The intersections of blackness and Latinidad are so often ignored, overlooked, and left unspoken. Rarely does the public engage with the nuance that comes with the myriad of Afro-Latino experiences. The 11 works below, produced by powerful Afro-Latino authors, are a gift to the literary community. Composed with beautiful language, compelling narratives and important historical facts, each of these books deserves a place on your bookshelf. We can only hope that the words these authors leave us with will catapult us into further discussion and encourage folks to proudly claim their blackness.

1. Veronica Chambers’ Mama’s Girl is a chilling memoir straight from the streets of 1970s Brooklyn where she grew up as the daughter of a Panamanian immigrant mother.

2. Women Warriors of the Afro-Latina Diaspora is a collection of poems and essays compiling stories written by women of Latina and African decent.
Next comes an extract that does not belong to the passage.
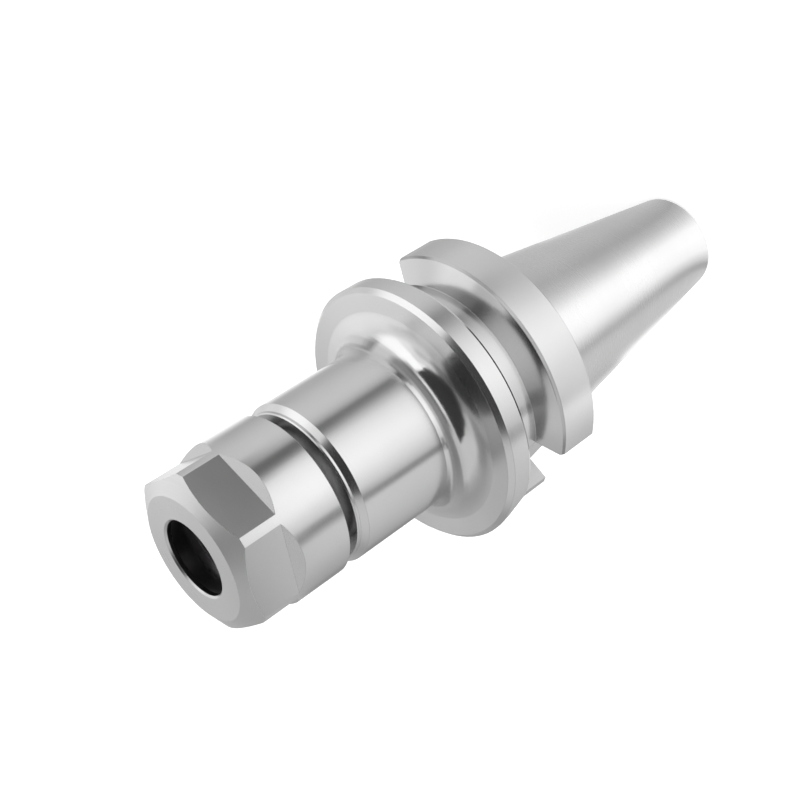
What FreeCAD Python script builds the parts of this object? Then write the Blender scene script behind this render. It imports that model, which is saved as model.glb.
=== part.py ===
"""Collet chuck holder with a steep machine taper and a hexagon clamping nut.

The holder is one turned, milled and ground piece: a 7/24 taper shank, a gripper flange with a V-groove
and two drive slots, and a cylindrical nose with the 8 degree collet socket. The nut is screwed on the
nose. Millimetres, +Z along the axis from the small end of the taper to the nut, origin in the middle of
the taper's end face.
"""
import FreeCAD, Part
import math
import os
from FreeCAD import Vector

# Taper shank
gauge_diameter = 31.75
taper_length = 48.4
taper_ratio = 7.0 / 24.0
shank_end_chamfer = 1.0

# Drawbar end of the shank, each bore stepped in from the one before
pilot_wall = 2.567
pilot_depth = 7.0
pilot_mouth_chamfer = 0.75
drawbar_thread_step = 1.15
drawbar_hole_depth = 34.0
drill_point_angle = 118.0
through_hole_step = 0.85

# Gripper flange
flange_gap = 2.0
flange_diameter = 46.0
flange_thickness = 20.0
flange_rear_chamfer = 0.5
flange_front_chamfer = 0.8
relief_depth = 0.6

# V-groove
groove_centre = 13.6
groove_width = 8.0
groove_depth = 4.0
groove_wall_angle = 30.0
groove_edge_break = 0.3

# Drive slots
slot_width = 18.4
slot_floor = 16.3
slot_length = 18.8
slot_edge_chamfer = 0.4

# Nose
nose_diameter = 28.0
nose_length = 21.6
nose_fillet = 5.0
nose_end_chamfer = 0.9
collar_length = 0.6
collar_edge_break = 0.2

# Collet socket
socket_mouth_diameter = 16.4
socket_angle = 8.0
socket_depth = 18.5
socket_mouth_chamfer = 0.3
shank_bore_diameter = 10.5
shank_bore_depth = 30.5

# Nose thread around the socket, as a plain cylinder at its pitch diameter
thread_pitch_wall = 2.3
thread_relief_depth = 0.7
thread_relief_width = 3.1
thread_length = 10.4
thread_end_chamfer = 0.9

# Clamping nut
nut_gap = 2.3
nut_diameter = 28.0
nut_back_chamfer = 0.2
nut_across_flats = 25.0
nut_flat_length = 8.5
nut_flat_sides = 6
nut_shoulder_angle = 45.0
nut_front_ring_diameter = 21.4
nut_front_cone_angle = 30.0
nut_clocking = 11.3

# Inside of the nut, stacked up in front of the nose
nut_nose_clearance = 0.6
mouth_diameter = 12.9
mouth_length = 1.0
mouth_edge_break = 0.3
clamp_cone_angle = 30.0
clamp_cone_length = 3.2
ring_groove_depth = 0.8
ring_groove_width = 1.6
ejector_ring_height = 1.0
ejector_ring_width = 1.0
ejector_ring_offset = 0.4
nut_relief_depth = 0.65
nut_relief_width = 2.2
nut_thread_clearance = 0.05
nut_thread_mouth_chamfer = 0.9


def rise(run, angle):
    """Height gained over a run at an angle in degrees."""
    return run * math.tan(math.radians(angle))


# Radii that several cuts share, worked out from the sizes above
shank_end_radius = gauge_diameter / 2 - taper_length * taper_ratio / 2
thread_radius = socket_mouth_diameter / 2 + thread_pitch_wall
nut_thread_radius = thread_radius + nut_thread_clearance
clamp_cone_radius = mouth_diameter / 2 + rise(clamp_cone_length, clamp_cone_angle)
ring_groove_radius = clamp_cone_radius + ring_groove_depth
ejector_ring_radius = ring_groove_radius - ejector_ring_height

# Heights along the axis, worked out from the sizes above
flange_rear = taper_length + flange_gap
flange_front = flange_rear + flange_thickness
groove_middle = taper_length + groove_centre
collar_start = flange_front + nose_length + nose_end_chamfer
collar_end = collar_start + collar_length
thread_start = collar_end + thread_relief_width
nose_front = thread_start + thread_length
nut_back = collar_end + nut_gap
ejector_ring_back = nose_front + nut_nose_clearance
ring_groove_back = ejector_ring_back + ejector_ring_width
clamp_cone_back = ring_groove_back + ring_groove_width
nut_front = clamp_cone_back + clamp_cone_length + mouth_length


def corner(points, index, radius):
    """Start, middle and end of the arc that rounds one corner of a closed outline."""
    here = points[index]
    before = (points[index - 1] - here).normalize()
    after = (points[(index + 1) % len(points)] - here).normalize()
    half = before.getAngle(after) / 2
    centre = here + (before + after).normalize() * (radius / math.sin(half))
    reach = radius / math.tan(half)
    inward = (here - centre).normalize()
    return here + before * reach, centre + inward * radius, here + after * reach


def turned(outline):
    """Solid of revolution about Z. Each outline point is (radius, height) or (radius, height, fillet)."""
    points = [Vector(point[0], 0, point[1]) for point in outline]
    edges = []
    first = None
    last = None
    for index, point in enumerate(outline):
        if len(point) == 3:
            start, middle, end = corner(points, index, point[2])
        else:
            start = middle = end = points[index]
        if last is None:
            first = start
        else:
            edges.append(Part.makeLine(last, start))
        if len(point) == 3:
            edges.append(Part.Arc(start, middle, end).toShape())
        last = end
    edges.append(Part.makeLine(last, first))
    face = Part.Face(Part.Wire(edges))
    return face.revolve(Vector(0, 0, 0), Vector(0, 0, 1), 360)


def holder_outline():
    """Outside of the holder from the end of the taper to the nose, then the bores back to the end."""
    gauge_radius = gauge_diameter / 2
    taper_slope = taper_ratio / 2
    flange_radius = flange_diameter / 2
    root_radius = flange_radius - groove_depth
    relief_radius = gauge_radius - relief_depth
    groove_rear = groove_middle - groove_width / 2
    groove_front = groove_middle + groove_width / 2
    wall_rise = rise(groove_depth, groove_wall_angle)
    break_rise = rise(groove_edge_break, groove_wall_angle)
    nose_radius = nose_diameter / 2
    collar_radius = nose_radius - nose_end_chamfer
    thread_end_radius = thread_radius - thread_end_chamfer
    relief_root = thread_radius - thread_relief_depth
    outside = [
        (shank_end_radius + shank_end_chamfer * (taper_slope - 1), 0),
        (shank_end_radius + shank_end_chamfer * taper_slope, shank_end_chamfer),
        (gauge_radius, taper_length),
        (relief_radius, taper_length + relief_depth),
        (relief_radius, flange_rear),
        (flange_radius - flange_rear_chamfer, flange_rear),
        (flange_radius, flange_rear + flange_rear_chamfer),
        (flange_radius, groove_rear - groove_edge_break),
        (flange_radius - groove_edge_break, groove_rear + break_rise),
        (root_radius, groove_rear + wall_rise),
        (root_radius, groove_front - wall_rise),
        (flange_radius - groove_edge_break, groove_front - break_rise),
        (flange_radius, groove_front + groove_edge_break),
        (flange_radius, flange_front - flange_front_chamfer),
        (flange_radius - flange_front_chamfer, flange_front),
        (nose_radius, flange_front, nose_fillet),
        (nose_radius, collar_start - nose_end_chamfer),
        (collar_radius, collar_start),
        (collar_radius, collar_end - collar_edge_break),
        (collar_radius - collar_edge_break, collar_end),
        (relief_root, collar_end),
        (relief_root, thread_start - thread_relief_depth),
        (thread_radius, thread_start),
        (thread_radius, nose_front - thread_end_chamfer),
        (thread_end_radius, nose_front),
    ]
    mouth_radius = socket_mouth_diameter / 2
    mouth_height = nose_front - socket_mouth_chamfer
    socket_end = nose_front - socket_depth
    socket_end_radius = mouth_radius - rise(mouth_height - socket_end, socket_angle)
    bore_radius = shank_bore_diameter / 2
    bore_end = socket_end - shank_bore_depth
    pilot_radius = shank_end_radius - pilot_wall
    tap_radius = pilot_radius - drawbar_thread_step
    hole_radius = tap_radius - through_hole_step
    point_slope = 90 - drill_point_angle / 2
    inside = [
        (mouth_radius + socket_mouth_chamfer, nose_front),
        (mouth_radius, mouth_height),
        (socket_end_radius, socket_end),
        (bore_radius, socket_end),
        (bore_radius, bore_end),
        (hole_radius, bore_end - rise(bore_radius - hole_radius, point_slope)),
        (hole_radius, drawbar_hole_depth + rise(tap_radius - hole_radius, point_slope)),
        (tap_radius, drawbar_hole_depth),
        (tap_radius, pilot_depth + drawbar_thread_step),
        (pilot_radius, pilot_depth),
        (pilot_radius, pilot_mouth_chamfer),
        (pilot_radius + pilot_mouth_chamfer, 0),
    ]
    return outside + inside


def slot_arch():
    """Milled shape of a drive slot on the +X side: straight walls from the rear and a full round end."""
    half = slot_width / 2
    top = flange_rear + slot_length
    spring = top - half
    walls = [
        Vector(slot_floor, -half, spring),
        Vector(slot_floor, -half, taper_length),
        Vector(slot_floor, half, taper_length),
        Vector(slot_floor, half, spring),
    ]
    edges = [Part.makeLine(start, end) for start, end in zip(walls, walls[1:])]
    edges.append(Part.Arc(walls[3], Vector(slot_floor, 0, top), walls[0]).toShape())
    face = Part.Face(Part.Wire(edges))
    return face.extrude(Vector(flange_diameter, 0, 0))


def slot_flare():
    """Flared prism on the +X side that breaks the two long edges of a drive slot in the rear rim."""
    half = slot_width / 2
    rim = flange_diameter / 2
    flare_end = half + slot_edge_chamfer
    flare_start = math.sqrt(rim ** 2 - flare_end ** 2) - slot_edge_chamfer
    reach = rim - flare_start
    points = [
        Vector(flare_start, -half, taper_length),
        Vector(rim, -half - reach, taper_length),
        Vector(rim, half + reach, taper_length),
        Vector(flare_start, half, taper_length),
    ]
    face = Part.Face(Part.makePolygon(points + points[:1]))
    return face.extrude(Vector(0, 0, groove_middle - taper_length))


def drive_slot(side):
    """Cutter for the slot that takes a drive key, on the +X or the -X side of the flange."""
    slot = slot_arch().fuse(slot_flare())
    if side < 0:
        slot.rotate(Vector(0, 0, 0), Vector(0, 0, 1), 180)
    return slot


def make_holder():
    body = turned(holder_outline())
    for side in (1, -1):
        body = body.cut(drive_slot(side))
    return body


def nut_outline():
    """Turned blank of the nut: outside from the back to the front, then the inside to the back."""
    radius = nut_diameter / 2
    ring_radius = nut_front_ring_diameter / 2
    outside = [
        (radius - nut_back_chamfer, nut_back),
        (radius, nut_back + nut_back_chamfer),
        (radius, nut_front - rise(radius - ring_radius, nut_front_cone_angle)),
        (ring_radius, nut_front),
    ]
    mouth_radius = mouth_diameter / 2
    relief_radius = nut_thread_radius + nut_relief_depth
    relief_back = ejector_ring_back - nut_relief_width
    inside = [
        (mouth_radius + mouth_edge_break, nut_front),
        (mouth_radius, nut_front - mouth_edge_break),
        (mouth_radius, nut_front - mouth_length),
        (clamp_cone_radius, clamp_cone_back),
        (ring_groove_radius, clamp_cone_back),
        (ring_groove_radius, ring_groove_back),
        (ejector_ring_radius, ring_groove_back),
        (ejector_ring_radius, ejector_ring_back),
        (relief_radius, ejector_ring_back),
        (relief_radius, relief_back + nut_relief_depth),
        (nut_thread_radius, relief_back),
        (nut_thread_radius, nut_back + nut_thread_mouth_chamfer),
        (nut_thread_radius + nut_thread_mouth_chamfer, nut_back),
    ]
    return outside + inside


def flat_cutter():
    """Prism that mills one wrench flat with its sloping shoulder, on the -Y side."""
    flat = nut_across_flats / 2
    outer = nut_diameter
    shoulder = nut_front - nut_flat_length
    slope = rise(outer - flat, nut_shoulder_angle)
    above = nut_front + nut_flat_length
    points = [
        Vector(-outer, -flat, above),
        Vector(-outer, -flat, shoulder),
        Vector(-outer, -outer, shoulder - slope),
        Vector(-outer, -outer, above),
    ]
    face = Part.Face(Part.makePolygon(points + points[:1]))
    return face.extrude(Vector(2 * outer, 0, 0))


def ejector_cut():
    """Crescent milled off one side of the ring that pulls the collet out, so that it is eccentric."""
    place = Vector(ejector_ring_offset, 0, ejector_ring_back)
    return Part.makeCylinder(ejector_ring_radius, ejector_ring_width, place)


def make_nut():
    nut = turned(nut_outline())
    cutter = flat_cutter()
    for index in range(nut_flat_sides):
        side = cutter.copy()
        side.rotate(Vector(0, 0, 0), Vector(0, 0, 1), index * 360 / nut_flat_sides)
        nut = nut.cut(side)
    nut = nut.cut(ejector_cut())
    nut.rotate(Vector(0, 0, 0), Vector(0, 0, 1), nut_clocking)
    return nut


os.makedirs("parts", exist_ok=True)
for name, solid in (("holder_body", make_holder()), ("clamping_nut", make_nut())):
    solid.exportStep("parts/" + name + ".step")
    box = solid.BoundBox
    print(name, "valid", solid.isValid(), "solids", len(solid.Solids), "volume", round(solid.Volume, 1),
          "z", round(box.ZMin, 3), round(box.ZMax, 3))
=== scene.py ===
"""Studio scene of the collet chuck holder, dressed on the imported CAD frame.

The holder stands on the small end of its taper. The camera looks down on it and is rolled, so
that the part lies across the picture. The metal takes its look from a few graded cards, as in a
product studio: a bright sheet on the floor in front, dark strips beside it, and a dome with a dark
opening and a soft box.
"""
import math
import bpy
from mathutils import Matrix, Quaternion, Vector

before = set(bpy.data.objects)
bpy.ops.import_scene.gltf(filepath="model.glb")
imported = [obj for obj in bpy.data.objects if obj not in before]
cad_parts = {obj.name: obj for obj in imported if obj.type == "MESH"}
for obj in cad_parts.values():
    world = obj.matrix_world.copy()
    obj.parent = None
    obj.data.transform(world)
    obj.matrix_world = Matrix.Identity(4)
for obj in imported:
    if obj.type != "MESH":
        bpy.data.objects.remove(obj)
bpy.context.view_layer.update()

MM = 0.001
MICROMETRE = 0.000001

# Camera: it circles the axis, looks down at a point on it, then rolls and turns to frame the part
CAMERA_TARGET = Vector((0, 0, 60 * MM))
CAMERA_DISTANCE = 236.67 * MM
CAMERA_AZIMUTH = -10.7
CAMERA_ELEVATION = 33.588
CAMERA_ROLL = 236.41
CAMERA_YAW = -2.054
CAMERA_PITCH = -0.482
CAMERA_LENS = 63.977
CAMERA_SENSOR = 36
CAMERA_CLIP = (0.01, 20)

# Light: how bright the world and the floor are, and the key lamp's place, size and power
WHITE = (1, 1, 1, 1)
WORLD_LIGHT = 0.55
BACKDROP = 1.0
FLOOR_HALF_WIDTH = 3.0
FLOOR_COLOUR = (0.8, 0.8, 0.8, 1)
FLOOR_GLOW = 0.55
LAMP_AZIMUTH = -40
LAMP_ELEVATION = 60
LAMP_DISTANCE = 1.2
LAMP_SIZE = 0.8
LAMP_POWER = 9

# Cards: they lie just above the floor, or are belts of a dome round the part
FLOOR_CARD_HEIGHT = 0.4 * MM
DOME_RADIUS = 700 * MM
DOME_HEIGHT = 70 * MM
DOME_ROWS = 7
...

Each explores, through their respective narratives, issues of colonialism and oppression within the African diaspora.

3. The Afro-Latin@ Reader: History and Culture in the United States challenges the notion of blacks and Latinas as distinct and separate entities and cultures as it pertains to their existence in the United States. The book is a powerful celebration that gives voice to the large and vibrant community of Afro-Latinos that is often invisible in the U.S.

4. Teresa Cardenas’s Letters to My Mother is narrated by a young Afro-Cuban girl growing up in a climate of racial prejudice without the support of her mother (who passes away).

5. A “lacerating, lyrical memoir,” Piri Thomas’s Down These Mean Streets is the coming-of-age story of a dark-skinned Puerto Rican in the streets of Spanish Harlem.

6. One of the few works of young adult fiction centering an Afro-Latina women, Shadowshaper by Daniel José Older is a story of a muralist who discovers the magic of shadowshaping and ancestral spirits.

7. The Pulitzer-prize-winning book by Junot Díaz, The Brief Wondrous Life of Oscar Wao, is a story of risk, love and Dominican-American history as told by young, nerdy Oscar growing up in New Jersey.

8. The Autobiography of María Elena Moyano: The Life and Death of a Peruvian Activist is the true story that leads readers through Moyano’s life as a poor activist in Peru to her assassination at the hands of the Shining Path (Sendero Luminoso) guerrillas.

9. A search for ancestry and an exploration of what it means to be Latino in America today, Bird of Paradise: How I Became Latina is Raquel Cepeda’s powerful narrative of journey, history, family and belonging.

10. Benedita Da Silva: An Afro-Brazilian Woman’s Story of Politics and Love is an intersectional story of women’s rights, people of color, and class. Da Silva’s advocacy, centered in Brazil, is an inspiring cause for economic and social human rights everywhere.

11. Black Cuban, Black American: A Memoir by Evelio Grillo is set in the early 20th century in what is now Tampa. The narrative explores an upbringing in the midst of complex racial and linguistic lines — whether one was an English or Spanish speaker, a “white” or “black” Cuban, a Cuban-American or born in the U.S. made a difference to how life was both lived and experienced.